Of course, it doesn’t matter, because the 10x latency hit is overshadowed by the miasma of everything else in a modern stack. My favorite is introducing a caching layer because you can’t write performant SQL, and your DB would struggle to deliver it anyway.






> Of course, it doesn’t matter, because the 10x latency hit is overshadowed by the miasma of everything else in a modern stack.

This. Those complaining about performance seem to come from people who are not be aware of latency numbers.

Sure, the latency from reading data from a local drive can be lower than 1ms, whereas in block storage services like AWS EBS it can take more than 10ms. An order of magnitude slower. Gosh, that's a lot.

But whatever your disk access needs, your response will be sent over the wire to clients. That takes between 100-250ms.

Will your users even notice a difference if your response times are 110ms instead of 100ms? Come on.


While network latency may overshadow that of a single query, many apps have many such queries to accomplish one action, and it can start to add up.

I was referring more to how it's extremely rare to have a stack as simple as request --> LB --> app --> DB. Instead, the app almost always a micro service, even when it wasn't warranted, and each service is still making calls to DBs. Many of the services depend on other services, so there's no parallelization there. Then there's the caching layer stuck between service --> DB, because by and large RDBMS isn't understood or managed well, so the fix is to just throw Redis between them.


> While network latency may overshadow that of a single query, many apps have many such queries to accomplish one action, and it can start to add up.

I don't think this is a good argument. Even though disk latencies can add up, unless you're doing IO-heavy operations that should really be async calls, they are always a few orders of magnitude smaller than the whole response times.

The hypothetical gains you get from getting rid of 100% of your IO latencies tops off at a couple of dozen milliseconds. In platform-as-a-service offerings such as AWS' DynamoDB or Azure's CosmosDB, which involve a few network calls, an index query normally takes between 10 and 20ms. You barely get above single-digit performance gains if you lower risk latencies down to zero.

In relative terms, if you are operating an app where single-millisecond deltas in latencies are relevant, you get far greater decreases in response times by doing regional and edge deployments than switching to bare metal. Forget about doing regional deployments by running your hardware in-house.

There are many reason why talks about performance needs to start by getting performance numbers and figuring out bottlenecks.


Did you miss where I said “…each service is still making calls to DBs. Many of the services depend on other services…?”

I’ve seen API calls that result in hundreds of DB calls. While yes, of course refactoring should be done to drop that, the fact remains that if even a small number of those calls have to read from disk, the latency starts adding up.

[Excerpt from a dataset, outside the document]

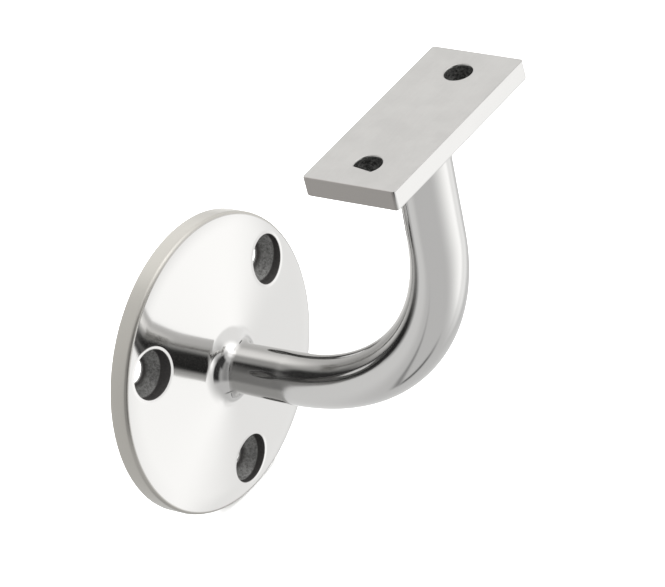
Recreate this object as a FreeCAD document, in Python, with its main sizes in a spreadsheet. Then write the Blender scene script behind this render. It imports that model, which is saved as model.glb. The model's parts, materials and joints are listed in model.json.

It’s also not uncommon to have horrendously suboptimal schema, with UUIDv4 as PK, JSON blobs, etc. Querying those often results in lots of disk reads simply due to RDBMS design. The only way those result in anything resembling acceptable UX is with local NVMe drives for the DB, because EBS just isn’t going to cut it.


It's still a problem if you need to do multiple sequential IO requests that depend on each other (example: read index to find a record, then read the actual record) and thus can't be parallelized. These batches of IO sometimes must themselves be sequential and can't be parallelized either, and suddenly this is bottlenecking the total throughput of your system.